My understanding of why people mix Christian fundamentalism with American nationalism is somewhat more informed, but still incomplete.
The author, a Jew, argues that a belief in America, and in a set of American ideals or creed, has become a religion in itself in America and worldwide. Based largely on Old Testament conceptions of America as a new Israel, a second Promised Land, and the Puritans especially as a Chosen People, the religion gained strength from the revolutionary era up until the Civil War. Lincoln, the author argues, was the greatest priest of this religion, and his speeches have the emotional resonance of sermons. His death cemented the power of the religion in American political and social life. Presidents from Wilson and Truman to Reagan and George W. Bush have believed in this Creed, and it has shaped much of their foreign policy outlook. Great book.
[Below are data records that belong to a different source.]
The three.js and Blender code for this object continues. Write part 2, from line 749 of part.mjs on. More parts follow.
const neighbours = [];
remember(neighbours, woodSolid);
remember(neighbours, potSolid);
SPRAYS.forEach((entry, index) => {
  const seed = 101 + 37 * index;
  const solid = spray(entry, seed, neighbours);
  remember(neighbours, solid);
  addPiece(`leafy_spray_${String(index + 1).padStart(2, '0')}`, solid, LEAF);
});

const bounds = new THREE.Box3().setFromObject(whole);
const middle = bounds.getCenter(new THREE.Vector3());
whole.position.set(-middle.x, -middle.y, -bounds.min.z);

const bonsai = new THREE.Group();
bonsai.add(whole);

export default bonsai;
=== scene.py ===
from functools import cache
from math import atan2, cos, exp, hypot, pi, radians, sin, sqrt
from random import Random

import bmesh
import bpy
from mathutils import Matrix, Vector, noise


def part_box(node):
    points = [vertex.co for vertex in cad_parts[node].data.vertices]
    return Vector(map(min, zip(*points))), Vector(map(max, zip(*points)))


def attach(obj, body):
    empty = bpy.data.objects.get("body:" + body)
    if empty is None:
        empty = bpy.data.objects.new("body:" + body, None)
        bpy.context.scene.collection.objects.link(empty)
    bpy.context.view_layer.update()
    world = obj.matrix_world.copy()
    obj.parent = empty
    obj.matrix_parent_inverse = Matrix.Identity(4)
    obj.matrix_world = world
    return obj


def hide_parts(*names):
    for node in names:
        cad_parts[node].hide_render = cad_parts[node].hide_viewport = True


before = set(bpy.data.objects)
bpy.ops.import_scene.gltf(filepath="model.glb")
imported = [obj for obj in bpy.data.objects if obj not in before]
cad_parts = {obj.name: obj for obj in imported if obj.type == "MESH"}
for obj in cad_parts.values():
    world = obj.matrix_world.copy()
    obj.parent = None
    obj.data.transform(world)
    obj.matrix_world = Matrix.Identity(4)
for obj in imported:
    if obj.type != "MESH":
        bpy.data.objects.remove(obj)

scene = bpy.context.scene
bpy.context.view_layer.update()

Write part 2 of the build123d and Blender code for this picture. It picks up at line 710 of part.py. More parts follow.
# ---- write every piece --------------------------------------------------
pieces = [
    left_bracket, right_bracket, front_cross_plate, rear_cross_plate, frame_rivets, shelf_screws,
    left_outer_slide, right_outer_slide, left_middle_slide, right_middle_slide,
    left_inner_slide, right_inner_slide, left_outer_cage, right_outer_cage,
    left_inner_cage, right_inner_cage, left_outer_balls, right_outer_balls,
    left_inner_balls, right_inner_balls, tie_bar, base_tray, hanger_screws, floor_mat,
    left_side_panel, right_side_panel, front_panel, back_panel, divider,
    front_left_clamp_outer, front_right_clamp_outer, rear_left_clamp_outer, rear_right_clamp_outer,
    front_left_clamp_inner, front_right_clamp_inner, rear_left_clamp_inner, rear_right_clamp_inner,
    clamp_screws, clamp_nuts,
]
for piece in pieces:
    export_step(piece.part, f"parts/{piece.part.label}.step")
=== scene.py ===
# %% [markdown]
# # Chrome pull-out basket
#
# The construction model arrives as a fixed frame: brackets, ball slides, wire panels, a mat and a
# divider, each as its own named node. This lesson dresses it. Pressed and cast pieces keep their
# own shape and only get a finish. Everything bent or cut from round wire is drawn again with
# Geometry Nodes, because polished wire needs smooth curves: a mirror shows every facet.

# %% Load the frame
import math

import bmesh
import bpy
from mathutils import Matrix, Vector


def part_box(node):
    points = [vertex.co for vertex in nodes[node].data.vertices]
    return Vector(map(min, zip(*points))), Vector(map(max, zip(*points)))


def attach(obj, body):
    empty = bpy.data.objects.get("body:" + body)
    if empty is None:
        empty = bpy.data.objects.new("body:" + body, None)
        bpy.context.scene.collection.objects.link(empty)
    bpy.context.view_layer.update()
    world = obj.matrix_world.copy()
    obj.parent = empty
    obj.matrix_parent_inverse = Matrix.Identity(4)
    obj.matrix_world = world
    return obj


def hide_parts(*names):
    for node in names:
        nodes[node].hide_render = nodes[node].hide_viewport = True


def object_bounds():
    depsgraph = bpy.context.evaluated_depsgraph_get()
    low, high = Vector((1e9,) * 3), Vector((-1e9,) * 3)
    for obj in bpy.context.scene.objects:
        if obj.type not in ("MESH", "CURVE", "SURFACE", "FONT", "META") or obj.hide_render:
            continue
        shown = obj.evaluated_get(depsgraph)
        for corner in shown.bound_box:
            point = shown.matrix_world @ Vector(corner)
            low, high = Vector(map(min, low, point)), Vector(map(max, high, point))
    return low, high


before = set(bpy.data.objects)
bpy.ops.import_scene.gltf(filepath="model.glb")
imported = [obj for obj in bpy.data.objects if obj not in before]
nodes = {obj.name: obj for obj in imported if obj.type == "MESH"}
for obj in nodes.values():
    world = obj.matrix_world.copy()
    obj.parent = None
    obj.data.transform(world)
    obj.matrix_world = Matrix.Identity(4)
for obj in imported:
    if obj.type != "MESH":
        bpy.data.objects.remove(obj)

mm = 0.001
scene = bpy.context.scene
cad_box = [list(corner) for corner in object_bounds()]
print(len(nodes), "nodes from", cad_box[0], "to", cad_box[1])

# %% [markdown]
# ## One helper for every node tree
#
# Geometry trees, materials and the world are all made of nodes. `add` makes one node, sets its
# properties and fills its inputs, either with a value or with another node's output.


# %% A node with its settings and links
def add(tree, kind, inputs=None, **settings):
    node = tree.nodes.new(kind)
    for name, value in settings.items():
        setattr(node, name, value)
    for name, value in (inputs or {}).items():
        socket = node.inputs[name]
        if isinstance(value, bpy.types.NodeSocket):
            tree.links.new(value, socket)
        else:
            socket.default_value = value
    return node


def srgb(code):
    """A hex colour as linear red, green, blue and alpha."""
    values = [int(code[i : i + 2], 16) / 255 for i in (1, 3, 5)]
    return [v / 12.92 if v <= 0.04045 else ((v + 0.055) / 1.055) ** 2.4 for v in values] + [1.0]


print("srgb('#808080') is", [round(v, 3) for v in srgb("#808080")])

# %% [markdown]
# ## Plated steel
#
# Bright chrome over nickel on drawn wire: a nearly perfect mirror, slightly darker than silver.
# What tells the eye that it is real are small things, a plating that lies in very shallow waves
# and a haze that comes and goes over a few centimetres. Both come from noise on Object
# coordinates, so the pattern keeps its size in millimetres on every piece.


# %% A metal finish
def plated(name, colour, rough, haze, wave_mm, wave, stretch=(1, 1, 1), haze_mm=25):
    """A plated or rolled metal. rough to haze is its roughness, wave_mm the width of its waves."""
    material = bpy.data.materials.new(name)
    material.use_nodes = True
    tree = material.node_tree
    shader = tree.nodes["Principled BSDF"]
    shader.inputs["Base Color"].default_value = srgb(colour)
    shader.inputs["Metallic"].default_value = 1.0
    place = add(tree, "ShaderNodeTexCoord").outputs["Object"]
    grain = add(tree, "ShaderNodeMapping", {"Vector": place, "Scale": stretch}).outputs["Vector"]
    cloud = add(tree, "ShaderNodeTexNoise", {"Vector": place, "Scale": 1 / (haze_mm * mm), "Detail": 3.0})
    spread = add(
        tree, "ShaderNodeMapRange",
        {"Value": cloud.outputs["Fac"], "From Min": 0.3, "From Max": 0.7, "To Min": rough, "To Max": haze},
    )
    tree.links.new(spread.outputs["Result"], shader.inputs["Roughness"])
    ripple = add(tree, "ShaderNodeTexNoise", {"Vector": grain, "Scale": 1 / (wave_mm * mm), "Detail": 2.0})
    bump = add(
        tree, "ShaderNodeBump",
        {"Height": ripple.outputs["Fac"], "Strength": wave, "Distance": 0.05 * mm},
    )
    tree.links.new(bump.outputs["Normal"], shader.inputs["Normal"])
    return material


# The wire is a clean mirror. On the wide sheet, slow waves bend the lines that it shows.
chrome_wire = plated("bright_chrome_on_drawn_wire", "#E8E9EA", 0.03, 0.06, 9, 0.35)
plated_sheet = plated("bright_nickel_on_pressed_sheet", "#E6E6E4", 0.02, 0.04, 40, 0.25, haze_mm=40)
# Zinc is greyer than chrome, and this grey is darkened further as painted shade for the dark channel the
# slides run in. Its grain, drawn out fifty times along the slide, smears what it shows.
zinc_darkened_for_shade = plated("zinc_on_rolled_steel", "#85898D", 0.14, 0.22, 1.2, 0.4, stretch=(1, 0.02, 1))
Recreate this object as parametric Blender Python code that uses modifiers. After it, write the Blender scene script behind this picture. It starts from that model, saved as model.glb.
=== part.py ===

I read this book, and now I need to read it again; because I forgot so much in it! Gelernter's point though, is very important, so I wish everyone would read it. There is a founding faith in America that is not doctrinaire, as all human religions had been until the reformulation of historic political and religious thought in our Constitution. So we see the Tea Party defending our national "scriptures;" while progressives advocate the long leash of a "living document" that morphs with the times.
I was somewhat disappointed by this. Its a good idea: casting American Creed as a kind of religious faith, one that is compatible with Judeo-Christian beliefs, but I felt that he didn't write it very well, and failed to explore the idea with sufficient depth or clarity.